===== ROWS

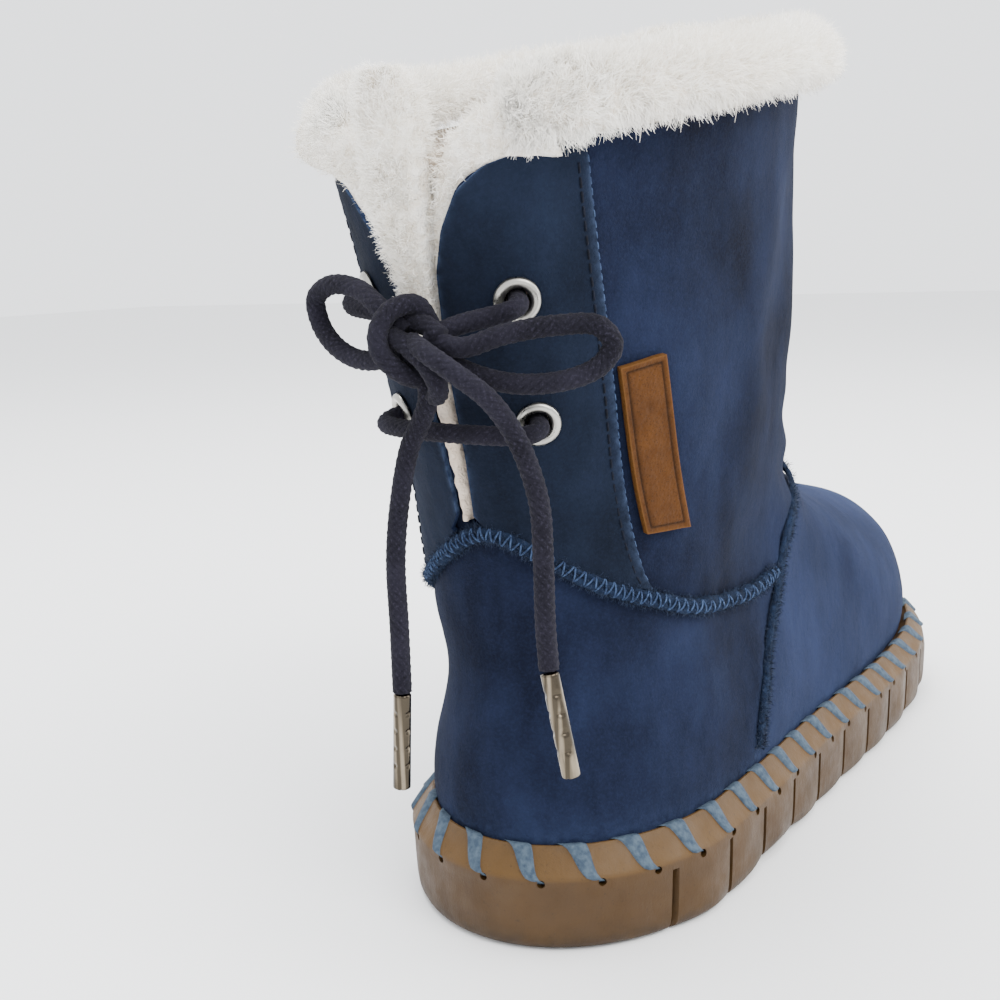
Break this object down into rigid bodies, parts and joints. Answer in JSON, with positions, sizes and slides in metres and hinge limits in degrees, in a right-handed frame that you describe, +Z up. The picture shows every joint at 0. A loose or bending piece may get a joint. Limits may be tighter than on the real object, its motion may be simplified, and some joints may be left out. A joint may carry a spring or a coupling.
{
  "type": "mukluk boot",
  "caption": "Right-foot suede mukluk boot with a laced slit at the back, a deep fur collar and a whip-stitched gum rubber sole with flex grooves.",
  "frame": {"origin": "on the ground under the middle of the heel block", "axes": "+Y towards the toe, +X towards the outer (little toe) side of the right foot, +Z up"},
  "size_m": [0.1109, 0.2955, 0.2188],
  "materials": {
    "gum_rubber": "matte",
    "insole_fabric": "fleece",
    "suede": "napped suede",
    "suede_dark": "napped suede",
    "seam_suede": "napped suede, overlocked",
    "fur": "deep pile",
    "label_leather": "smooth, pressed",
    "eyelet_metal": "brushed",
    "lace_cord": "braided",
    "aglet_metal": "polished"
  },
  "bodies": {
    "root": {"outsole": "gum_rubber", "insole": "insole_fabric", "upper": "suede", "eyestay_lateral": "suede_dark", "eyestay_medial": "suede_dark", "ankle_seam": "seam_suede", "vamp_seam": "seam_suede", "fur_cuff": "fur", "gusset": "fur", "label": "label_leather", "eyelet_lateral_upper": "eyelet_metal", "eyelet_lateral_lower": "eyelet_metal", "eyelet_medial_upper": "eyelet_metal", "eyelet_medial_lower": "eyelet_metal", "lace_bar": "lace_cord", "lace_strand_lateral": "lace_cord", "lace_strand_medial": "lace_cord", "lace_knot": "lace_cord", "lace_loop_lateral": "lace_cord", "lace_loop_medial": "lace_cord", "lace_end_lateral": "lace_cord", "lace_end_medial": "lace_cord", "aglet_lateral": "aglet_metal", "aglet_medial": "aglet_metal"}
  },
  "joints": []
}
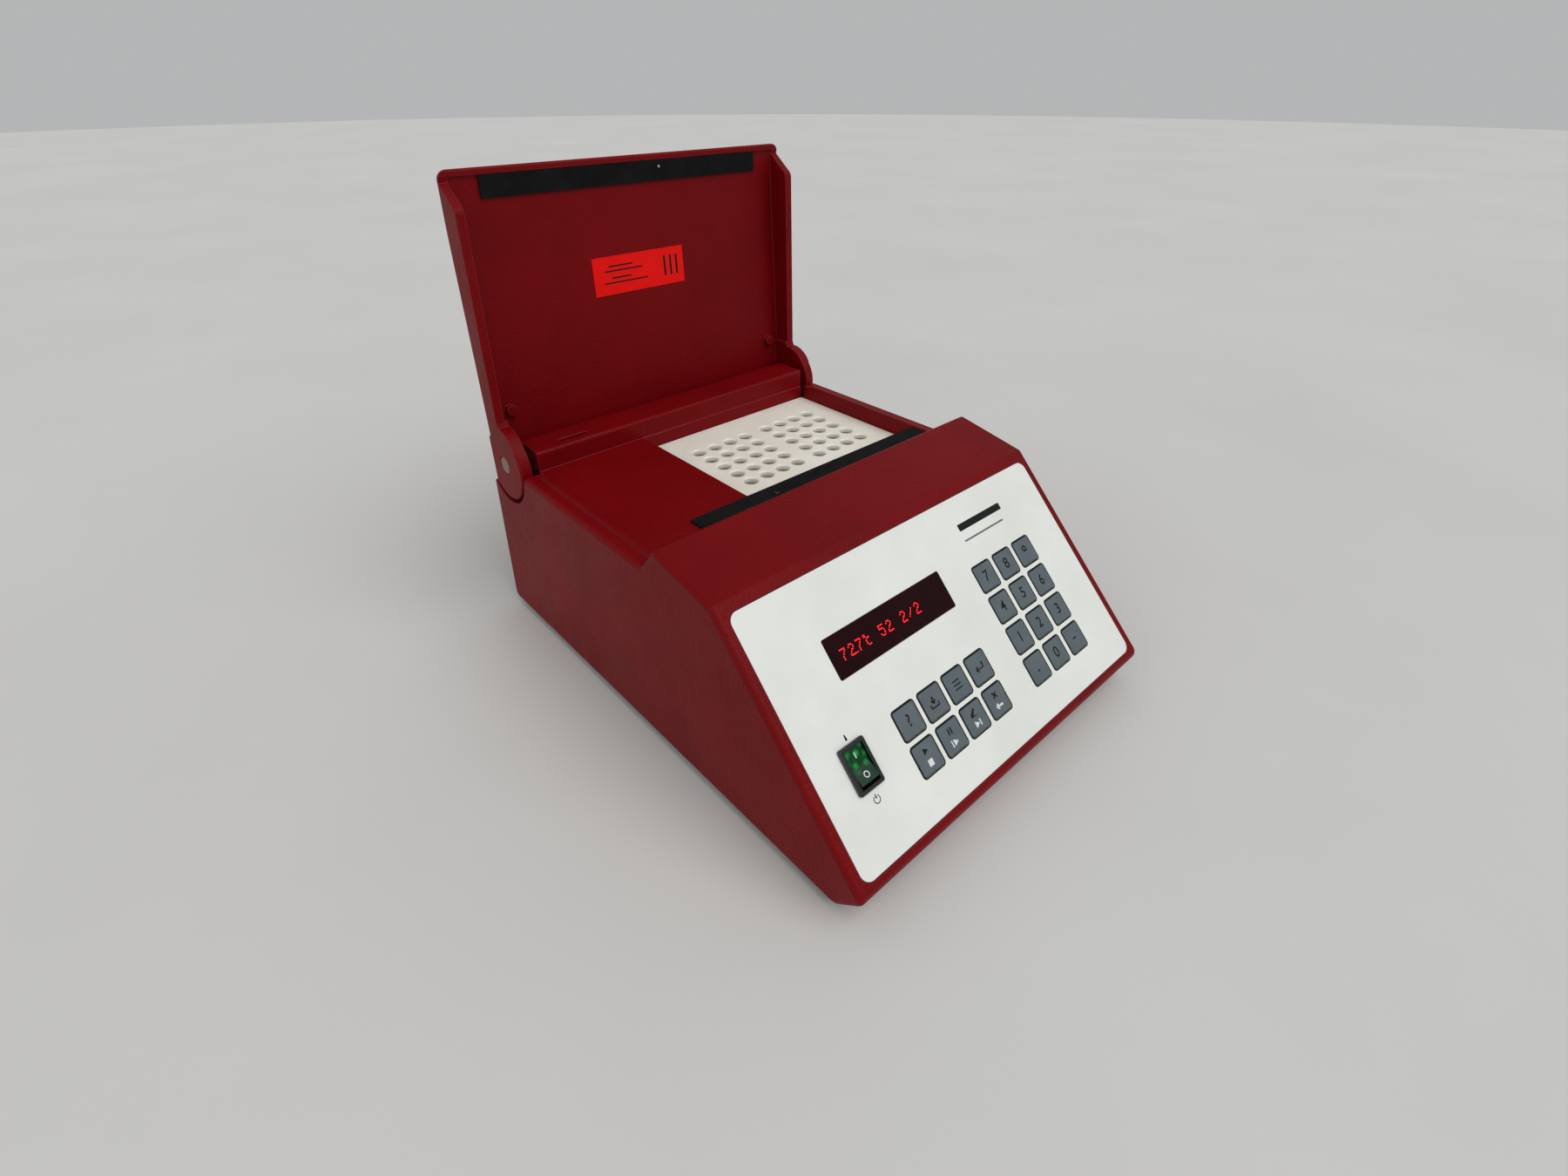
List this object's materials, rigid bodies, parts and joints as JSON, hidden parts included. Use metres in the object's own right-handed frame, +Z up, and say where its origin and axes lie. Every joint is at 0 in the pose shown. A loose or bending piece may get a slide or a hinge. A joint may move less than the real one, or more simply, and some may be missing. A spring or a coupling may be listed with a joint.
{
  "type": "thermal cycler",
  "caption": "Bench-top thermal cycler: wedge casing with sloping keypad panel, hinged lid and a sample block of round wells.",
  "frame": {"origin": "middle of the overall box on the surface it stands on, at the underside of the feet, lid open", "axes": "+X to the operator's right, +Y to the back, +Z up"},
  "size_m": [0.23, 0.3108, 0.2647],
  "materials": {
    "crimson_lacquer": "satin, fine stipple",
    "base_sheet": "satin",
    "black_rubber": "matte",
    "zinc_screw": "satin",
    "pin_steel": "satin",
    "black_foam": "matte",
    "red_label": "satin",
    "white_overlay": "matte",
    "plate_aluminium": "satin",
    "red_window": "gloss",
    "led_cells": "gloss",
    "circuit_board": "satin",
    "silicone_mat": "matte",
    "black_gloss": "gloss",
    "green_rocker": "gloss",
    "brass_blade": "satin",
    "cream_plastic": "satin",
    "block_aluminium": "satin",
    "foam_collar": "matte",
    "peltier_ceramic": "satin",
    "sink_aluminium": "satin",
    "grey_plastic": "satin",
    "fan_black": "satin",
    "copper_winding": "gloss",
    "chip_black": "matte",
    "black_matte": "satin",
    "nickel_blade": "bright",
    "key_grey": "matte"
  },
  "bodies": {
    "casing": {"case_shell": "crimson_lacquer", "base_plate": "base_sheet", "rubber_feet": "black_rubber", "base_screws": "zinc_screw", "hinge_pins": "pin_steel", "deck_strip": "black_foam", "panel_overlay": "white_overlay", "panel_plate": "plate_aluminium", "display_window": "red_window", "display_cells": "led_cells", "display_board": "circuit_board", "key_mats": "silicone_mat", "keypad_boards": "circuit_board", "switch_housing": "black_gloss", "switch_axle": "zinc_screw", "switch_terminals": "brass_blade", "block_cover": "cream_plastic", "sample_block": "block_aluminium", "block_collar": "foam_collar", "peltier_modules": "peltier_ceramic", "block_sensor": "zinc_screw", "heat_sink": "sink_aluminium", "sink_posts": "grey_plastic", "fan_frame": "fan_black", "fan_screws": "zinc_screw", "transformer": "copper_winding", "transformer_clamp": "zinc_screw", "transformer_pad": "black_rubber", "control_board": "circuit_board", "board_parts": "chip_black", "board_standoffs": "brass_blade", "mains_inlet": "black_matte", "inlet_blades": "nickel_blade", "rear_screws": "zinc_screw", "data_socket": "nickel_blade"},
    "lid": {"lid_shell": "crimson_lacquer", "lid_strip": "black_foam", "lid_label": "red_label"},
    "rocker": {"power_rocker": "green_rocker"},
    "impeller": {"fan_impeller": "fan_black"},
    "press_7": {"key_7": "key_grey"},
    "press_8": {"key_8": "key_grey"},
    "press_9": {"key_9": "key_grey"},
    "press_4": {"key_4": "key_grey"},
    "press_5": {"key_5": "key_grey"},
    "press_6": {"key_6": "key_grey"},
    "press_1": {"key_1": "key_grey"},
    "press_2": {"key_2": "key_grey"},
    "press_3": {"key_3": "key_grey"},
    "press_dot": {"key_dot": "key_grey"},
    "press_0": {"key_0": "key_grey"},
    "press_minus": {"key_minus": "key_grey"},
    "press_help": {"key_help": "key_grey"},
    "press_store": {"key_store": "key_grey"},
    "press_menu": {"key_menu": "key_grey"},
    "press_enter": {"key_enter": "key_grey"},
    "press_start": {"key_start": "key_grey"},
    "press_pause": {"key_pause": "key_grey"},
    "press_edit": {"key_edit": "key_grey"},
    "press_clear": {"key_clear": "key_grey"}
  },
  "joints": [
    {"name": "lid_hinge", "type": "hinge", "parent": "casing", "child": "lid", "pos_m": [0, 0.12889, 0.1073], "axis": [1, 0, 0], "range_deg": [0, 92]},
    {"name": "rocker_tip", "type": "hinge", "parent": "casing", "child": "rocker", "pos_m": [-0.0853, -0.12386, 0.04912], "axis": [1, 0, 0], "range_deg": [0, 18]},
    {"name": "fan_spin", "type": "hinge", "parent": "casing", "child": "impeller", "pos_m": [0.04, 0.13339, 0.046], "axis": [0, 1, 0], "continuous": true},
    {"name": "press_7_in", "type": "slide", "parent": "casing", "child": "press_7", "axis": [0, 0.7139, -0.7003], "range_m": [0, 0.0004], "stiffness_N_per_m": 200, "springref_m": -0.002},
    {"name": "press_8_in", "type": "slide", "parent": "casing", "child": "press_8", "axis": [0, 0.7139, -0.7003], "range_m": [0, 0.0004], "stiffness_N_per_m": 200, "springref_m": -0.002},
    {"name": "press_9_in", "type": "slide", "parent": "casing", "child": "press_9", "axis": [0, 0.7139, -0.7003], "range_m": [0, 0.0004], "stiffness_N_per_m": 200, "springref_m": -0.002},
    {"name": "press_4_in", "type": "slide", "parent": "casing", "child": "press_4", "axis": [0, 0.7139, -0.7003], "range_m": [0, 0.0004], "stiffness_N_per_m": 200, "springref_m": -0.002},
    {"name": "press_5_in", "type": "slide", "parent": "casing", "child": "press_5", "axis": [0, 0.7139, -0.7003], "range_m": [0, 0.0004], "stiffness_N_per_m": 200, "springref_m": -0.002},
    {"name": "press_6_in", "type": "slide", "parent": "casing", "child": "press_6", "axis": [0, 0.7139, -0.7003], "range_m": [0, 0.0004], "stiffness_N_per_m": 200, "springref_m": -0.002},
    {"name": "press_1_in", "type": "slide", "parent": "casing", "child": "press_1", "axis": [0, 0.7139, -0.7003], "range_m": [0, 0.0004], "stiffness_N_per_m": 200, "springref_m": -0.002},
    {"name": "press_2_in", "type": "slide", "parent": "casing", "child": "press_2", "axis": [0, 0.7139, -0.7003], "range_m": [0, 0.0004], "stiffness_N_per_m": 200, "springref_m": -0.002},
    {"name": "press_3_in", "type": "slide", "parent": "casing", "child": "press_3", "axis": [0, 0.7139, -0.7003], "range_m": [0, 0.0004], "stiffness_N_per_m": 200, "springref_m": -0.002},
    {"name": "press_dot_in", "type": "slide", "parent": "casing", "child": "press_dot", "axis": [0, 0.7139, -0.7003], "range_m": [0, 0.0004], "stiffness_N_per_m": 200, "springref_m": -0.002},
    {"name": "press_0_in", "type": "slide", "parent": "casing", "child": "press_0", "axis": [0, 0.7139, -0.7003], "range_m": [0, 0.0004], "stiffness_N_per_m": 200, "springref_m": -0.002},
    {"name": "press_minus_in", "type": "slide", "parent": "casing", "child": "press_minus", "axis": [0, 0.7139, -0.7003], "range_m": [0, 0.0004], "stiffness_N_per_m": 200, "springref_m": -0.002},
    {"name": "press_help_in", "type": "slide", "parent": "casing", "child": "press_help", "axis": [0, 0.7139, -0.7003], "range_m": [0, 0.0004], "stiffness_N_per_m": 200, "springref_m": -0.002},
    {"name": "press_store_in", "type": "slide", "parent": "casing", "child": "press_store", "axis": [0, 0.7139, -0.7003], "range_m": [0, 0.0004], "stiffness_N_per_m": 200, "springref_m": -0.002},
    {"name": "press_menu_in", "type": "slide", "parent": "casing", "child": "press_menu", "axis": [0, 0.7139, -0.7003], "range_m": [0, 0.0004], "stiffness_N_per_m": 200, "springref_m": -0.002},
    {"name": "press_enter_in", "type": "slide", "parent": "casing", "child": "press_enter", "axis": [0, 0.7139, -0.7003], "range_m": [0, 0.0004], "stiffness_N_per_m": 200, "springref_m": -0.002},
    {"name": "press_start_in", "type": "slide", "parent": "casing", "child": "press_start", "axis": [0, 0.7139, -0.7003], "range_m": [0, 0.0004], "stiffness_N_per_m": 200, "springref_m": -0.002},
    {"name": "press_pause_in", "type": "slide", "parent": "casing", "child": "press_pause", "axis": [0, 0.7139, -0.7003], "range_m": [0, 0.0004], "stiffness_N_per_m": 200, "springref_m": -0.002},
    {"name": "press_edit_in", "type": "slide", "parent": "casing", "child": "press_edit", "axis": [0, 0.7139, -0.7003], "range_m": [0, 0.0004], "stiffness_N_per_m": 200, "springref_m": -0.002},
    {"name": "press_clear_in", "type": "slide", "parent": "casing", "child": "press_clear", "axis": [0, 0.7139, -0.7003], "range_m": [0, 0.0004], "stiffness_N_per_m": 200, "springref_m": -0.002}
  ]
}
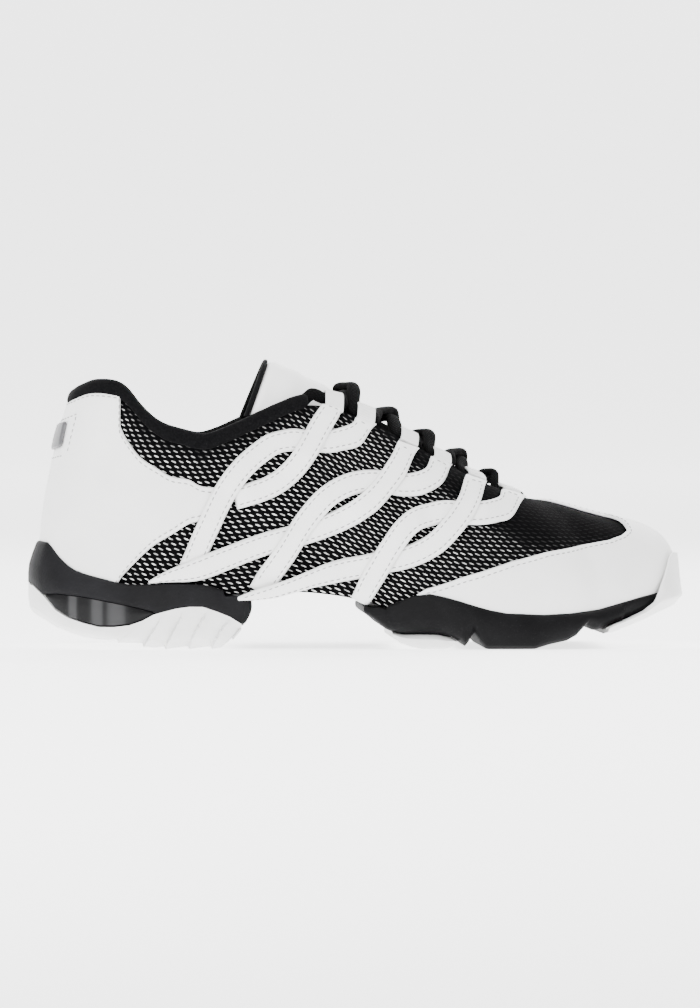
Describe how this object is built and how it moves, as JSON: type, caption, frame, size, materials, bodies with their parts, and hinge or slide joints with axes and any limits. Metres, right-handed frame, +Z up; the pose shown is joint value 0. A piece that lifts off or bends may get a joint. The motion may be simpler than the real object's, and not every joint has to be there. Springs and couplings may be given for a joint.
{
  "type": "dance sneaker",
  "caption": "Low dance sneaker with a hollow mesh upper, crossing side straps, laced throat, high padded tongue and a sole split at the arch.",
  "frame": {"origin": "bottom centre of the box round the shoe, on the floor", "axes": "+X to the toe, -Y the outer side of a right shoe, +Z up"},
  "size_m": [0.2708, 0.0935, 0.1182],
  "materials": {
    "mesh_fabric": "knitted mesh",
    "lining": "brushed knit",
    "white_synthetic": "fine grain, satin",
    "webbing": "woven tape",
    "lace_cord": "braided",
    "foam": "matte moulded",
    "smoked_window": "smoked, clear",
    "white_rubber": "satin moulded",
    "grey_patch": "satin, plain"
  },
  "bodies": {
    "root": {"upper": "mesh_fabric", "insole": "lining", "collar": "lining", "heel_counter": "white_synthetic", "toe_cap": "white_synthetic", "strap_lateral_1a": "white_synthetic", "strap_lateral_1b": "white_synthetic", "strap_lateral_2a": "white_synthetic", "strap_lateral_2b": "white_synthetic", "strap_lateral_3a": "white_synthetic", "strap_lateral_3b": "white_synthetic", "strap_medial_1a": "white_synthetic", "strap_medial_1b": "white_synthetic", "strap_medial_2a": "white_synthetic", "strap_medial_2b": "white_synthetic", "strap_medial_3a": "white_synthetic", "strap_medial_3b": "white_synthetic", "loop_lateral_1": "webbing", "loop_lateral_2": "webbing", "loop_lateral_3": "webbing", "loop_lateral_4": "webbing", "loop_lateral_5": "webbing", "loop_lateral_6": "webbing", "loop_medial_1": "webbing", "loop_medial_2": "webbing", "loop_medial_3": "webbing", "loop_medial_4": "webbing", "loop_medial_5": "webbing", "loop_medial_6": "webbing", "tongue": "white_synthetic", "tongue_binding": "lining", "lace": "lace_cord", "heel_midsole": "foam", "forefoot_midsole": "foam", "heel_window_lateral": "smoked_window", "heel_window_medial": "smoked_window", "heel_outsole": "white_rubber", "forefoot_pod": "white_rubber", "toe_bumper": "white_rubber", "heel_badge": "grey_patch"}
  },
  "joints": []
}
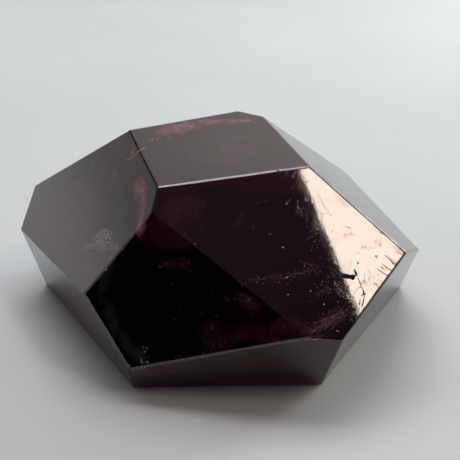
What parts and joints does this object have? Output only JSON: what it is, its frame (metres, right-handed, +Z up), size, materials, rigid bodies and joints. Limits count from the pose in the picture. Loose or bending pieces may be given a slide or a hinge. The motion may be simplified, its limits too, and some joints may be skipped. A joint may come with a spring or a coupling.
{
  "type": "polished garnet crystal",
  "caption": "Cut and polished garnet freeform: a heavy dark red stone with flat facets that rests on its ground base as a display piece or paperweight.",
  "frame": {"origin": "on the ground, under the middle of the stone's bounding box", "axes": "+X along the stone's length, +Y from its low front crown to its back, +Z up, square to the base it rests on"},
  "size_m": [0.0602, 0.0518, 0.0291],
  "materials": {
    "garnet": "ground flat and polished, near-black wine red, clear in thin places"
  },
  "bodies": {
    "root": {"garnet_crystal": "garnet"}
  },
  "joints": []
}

==========

> _WHAT TO WORK ON_: Quote only the lines from the line containing "What parts and" through the end of the entries, keeping the first and the last.

> _WRITTEN SOLUTION_:
What parts and joints does this object have? Output only JSON: what it is, its frame (metres, right-handed, +Z up), size, materials, rigid bodies and joints. Limits count from the pose in the picture. Loose or bending pieces may be given a slide or a hinge. The motion may be simplified, its limits too, and some joints may be skipped. A joint may come with a spring or a coupling.
{
  "type": "polished garnet crystal",
  "caption": "Cut and polished garnet freeform: a heavy dark red stone with flat facets that rests on its ground base as a display piece or paperweight.",
  "frame": {"origin": "on the ground, under the middle of the stone's bounding box", "axes": "+X along the stone's length, +Y from its low front crown to its back, +Z up, square to the base it rests on"},
  "size_m": [0.0602, 0.0518, 0.0291],
  "materials": {
    "garnet": "ground flat and polished, near-black wine red, clear in thin places"
  },
  "bodies": {
    "root": {"garnet_crystal": "garnet"}
  },
  "joints": []
}